• **Your objective**
From the records below, copy every line that contains the word "model".

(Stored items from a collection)
++++++++

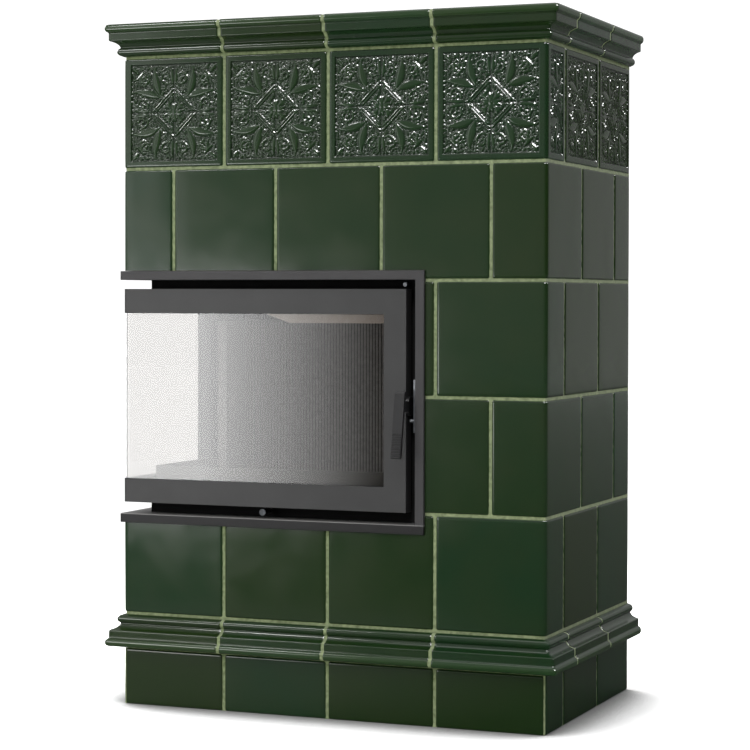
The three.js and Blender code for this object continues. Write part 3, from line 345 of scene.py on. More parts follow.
clay = grained("fired_clay", "#a0775a", "#b98e6c", 6, 1.5, 0.15, 0.92)
grout = grained("pale_stove_grout", "#5a6642", "#849067", 7, 1.6, 0.3, 0.9)
print("matt materials:", clay.name, grout.name)


# %% [markdown]
# ## The wall, unrolled
# The tiles go round three walls. It is easier to lay them on one long unrolled strip: `s` runs
# along the left wall (below 0), the front (0 to 900 mm) and the right wall (over 900 mm), and
# `out` is how far a point stands in front of the tiles' face. One function rolls the strip round
# the stove, with the rounded upright edge of the corner tiles.

# %% Roll the strip round the stove
TILE, JOINT, DEPTH = 220.0, 5.0, 36.0
PITCH = TILE + JOINT
WIDTH, LENGTH = 900.0, 560.0
CORNER = 8.0
MITRE = 45.0
FIRST_COURSE = 187.3


def rolled(s, out, z, corner=CORNER):
    """Places in metres for points of the unrolled wall, given in mm. A corner of 0 is mitred."""
    s, out, z = np.broadcast_arrays(*(np.asarray(v, float) for v in (s, out, z)))
    right = s > WIDTH / 2
    m = np.where(right, WIDTH - s, s)
    if corner > 0:
        turn = (m + corner) / (2 * corner) * math.pi / 2
        bend = (np.abs(m) < corner) & (out > -corner)
        x = np.where(m >= 0, np.maximum(m, -out), -out)
        y = np.where(m >= 0, -out, np.maximum(-m, -out))
        x = np.where(bend, corner - (corner + out) * np.cos(turn), x)
        y = np.where(bend, corner - (corner + out) * np.sin(turn), y)
    else:
        reach = np.abs(m) - out * np.clip(1 - np.abs(m) / MITRE, 0, 1)
        x = np.where(m >= 0, reach, -out)
        y = np.where(m >= 0, -out, reach)
    x = np.where(right, WIDTH / 2 - x, x - WIDTH / 2)
    return np.stack([x, y - LENGTH / 2, z], -1) * MM


print("left front corner:", rolled(0, 0, 0).round(4))


# %% [markdown]
# ## Shells
# A tile is a grid of points whose edge turns back in a quarter circle. A `Shell` gathers such
# grids and makes one object of them, with a flat or smooth face, a material and the glaze's
# `tone` and `thin`.

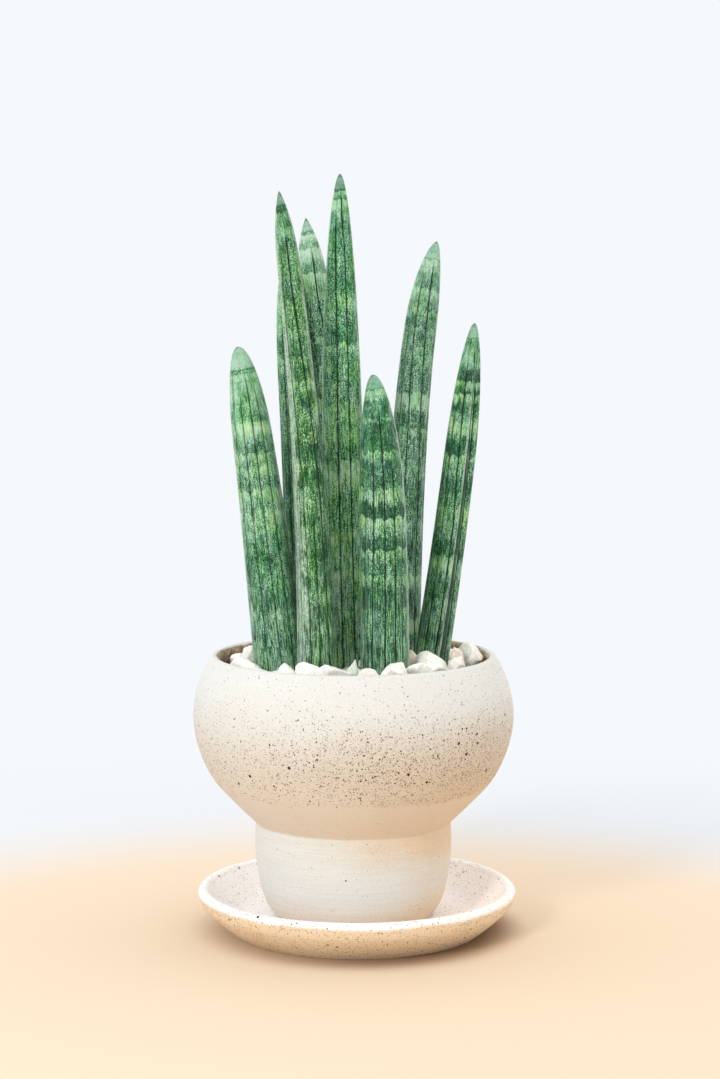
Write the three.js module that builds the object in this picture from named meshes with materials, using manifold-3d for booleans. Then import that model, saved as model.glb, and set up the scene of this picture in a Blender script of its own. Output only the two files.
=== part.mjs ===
// Potted sansevieria stuckyi: eight grooved spears in a round stoneware pot that stands on its saucer.
// Millimetres, +Z up, the front faces -Y. The origin is the centre of the saucer's underside.

import * as THREE from 'three';
import { mergeVertices } from 'three/addons/utils/BufferGeometryUtils.js';
import Module from 'manifold-3d';

const wasm = await Module();
wasm.setup();

// Driving dimensions of the stoneware
const CLEARANCE = 0.3;
const TURNED_SIDES = 36;
const SAUCER_BASE_RADIUS = 72.5;
const SAUCER_RIM_RADIUS = 92.4;
const SAUCER_RIM_THICKNESS = 7;
const SAUCER_RIM_CENTRE = 21.5;
const SAUCER_RIM_TURN = THREE.MathUtils.degToRad(155);
const SAUCER_FLOOR = 8;
const POT_SHIFT = -2.1;
const POT_WALL = 5.6;
const POT_FLOOR = 7.5;
const FOOT_RADIUS = 45;
const FOOT_RING_WIDTH = 10;
const FOOT_RING_HEIGHT = 2.5;
const NECK_RADIUS = 56.7;
const NECK_HEIGHT = 64;
const BOWL_RADIUS = 92.5;
const BOWL_HEIGHT = 122;
const MOUTH_RADIUS = 82.7;
const MOUTH_HEIGHT = 159.6;
const DRAIN_RADIUS = 6;

// Driving dimensions of the filling
const SOIL_TOP = 148;
const BED_CROWN = 156;
const BED_EDGE = 150.5;
const BED_ROUNDNESS = 4;
const BED_STEPS = 5;
const ROOM_ABOVE_MOUTH = 20;

// The stones of the spiral: how many, how far out, their half length, breadth and thickness as shares of
// it, how they lean, how far they stand out of the bed, and how close they may come to a leaf or a stone
const SPIRAL_SEED = 41;
const SPIRAL_STONES = 96;
const SPIRAL_RADIUS = 72;
const SPIRAL_JITTER = 1.4;
const GOLDEN_ANGLE = Math.PI * (3 - Math.sqrt(5));
const STONE_HALF_LENGTH = [5.2, 7.8];
const STONE_BREADTH = [0.74, 0.98];
const STONE_THICKNESS = [0.62, 0.84];
const STONE_LEAN = 0.35;
const STONE_LIFT = [0.1, 0.5];
const LEAF_SPACING = 0.5;
const STONE_SPACING = 0.62;
const FACET_SEED = 7;
const FACET_SWELL = [0.9, 1.12];

// Driving dimensions of the leaves, and of the holes that they stand in
const LEAF_ROOT_HEIGHT = 150;
const BURIED_DEPTH = 42;
const BURIED_TAPER = 0.88;
const LEAF_STATIONS = 12;
const TIP_CROWDING = 2.2;
const POINTS_PER_GROOVE = 3;
const GROOVE_DEPTH = 0.7;
const GROOVE_FADE = 30;
const CHANNEL_HALF_WIDTH = THREE.MathUtils.degToRad(24);
const HOLE_SIDES = 16;
const HOLE_CLEARANCE = 0.45;
const HOLE_REACH = 0.08;
const HOLE_POINT = 0.09;
const LEAF_FOOT = 0.03;

// Each leaf: where it leaves the soil, where its tip is, how far and how high up it bows, its radius near
// the tip and at the soil, the length and bluntness of its taper, its grooves, and the angle and depth of
// the channel along it.
const LEAVES = [
  {
    name: 'leaf_left', root: [-40.3, -19], tip: [-64.5, -30, 339.2], bow: [2.9, 0], bowAt: 0.85,
    tipRadius: 9.7, rootRadius: 16, taper: 49, bluntness: 0.47,
    grooves: 12, channel: 40, channelDepth: 0.8,
  },
  {
    name: 'leaf_tall_left', root: [-20.2, -40], tip: [-40.7, -46, 425], bow: [8.3, 0], bowAt: 0.5,
    tipRadius: 5.6, rootRadius: 11.5, taper: 38, bluntness: 0.75,
    grooves: 10, channel: 205, channelDepth: 0.8,
  },
  {
    name: 'leaf_behind', root: [-27.7, 13], tip: [-38.4, 24, 389], bow: [3.2, 0], bowAt: 0.48,
    tipRadius: 9.3, rootRadius: 11.1, taper: 66, bluntness: 0.48,
    grooves: 10, channel: 300, channelDepth: 0.8,
  },
  {
    name: 'leaf_back', root: [-1.1, 27], tip: [-27.7, 36, 412], bow: [2.4, 0], bowAt: 0.49,
    tipRadius: 8.6, rootRadius: 10.4, taper: 40, bluntness: 0.84,
    grooves: 10, channel: 250, channelDepth: 0.8,
  },
  {
    name: 'leaf_tallest', root: [-3, -10], tip: [-7.4, -12, 435.8], bow: [-1.9, 0], bowAt: 0.6,
    tipRadius: 11.6, rootRadius: 12.3, taper: 180, bluntness: 0.54,
    grooves: 12, channel: 100, channelDepth: 0.8,
  },
  {
    name: 'leaf_front', root: [17.9, -36], tip: [11, -44, 324.2], bow: [4.9, 0], bowAt: 0.76,
    tipRadius: 12.2, rootRadius: 14.2, taper: 81, bluntness: 0.51,
    grooves: 12, channel: 120, channelDepth: 0.8,
  },
  {
    name: 'leaf_right', root: [26.8, 22], tip: [48.7, 36, 398.5], bow: [-12, 0], bowAt: 0.76,
    tipRadius: 8.8, rootRadius: 12.4, taper: 50, bluntness: 0.63,
    grooves: 10, channel: 215, channelDepth: 0.8,
  },
  {
    name: 'leaf_far_right', root: [43.8, 2], tip: [69.5, 6, 351.7], bow: [3.3, 0], bowAt: 0.45,
    tipRadius: 8.6, rootRadius: 10.3, taper: 79, bluntness: 0.56,
    grooves: 10, channel: 316, channelDepth: 2.4,
  },
];

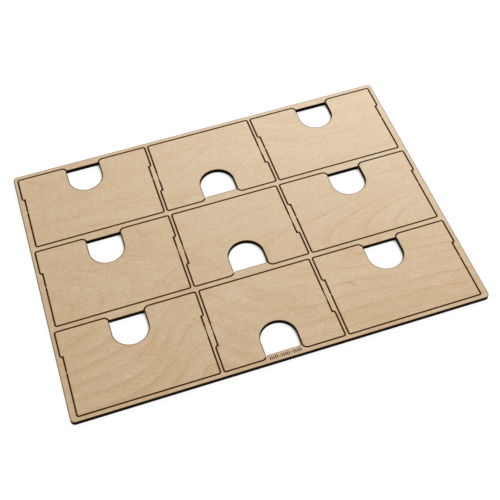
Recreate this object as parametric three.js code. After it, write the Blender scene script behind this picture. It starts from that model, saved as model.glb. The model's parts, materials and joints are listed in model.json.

++++++++

• **Correct answer**
Write the three.js module that builds the object in this picture from named meshes with materials, using manifold-3d for booleans. Then import that model, saved as model.glb, and set up the scene of this picture in a Blender script of its own. Output only the two files.
Recreate this object as parametric three.js code. After it, write the Blender scene script behind this picture. It starts from that model, saved as model.glb. The model's parts, materials and joints are listed in model.json.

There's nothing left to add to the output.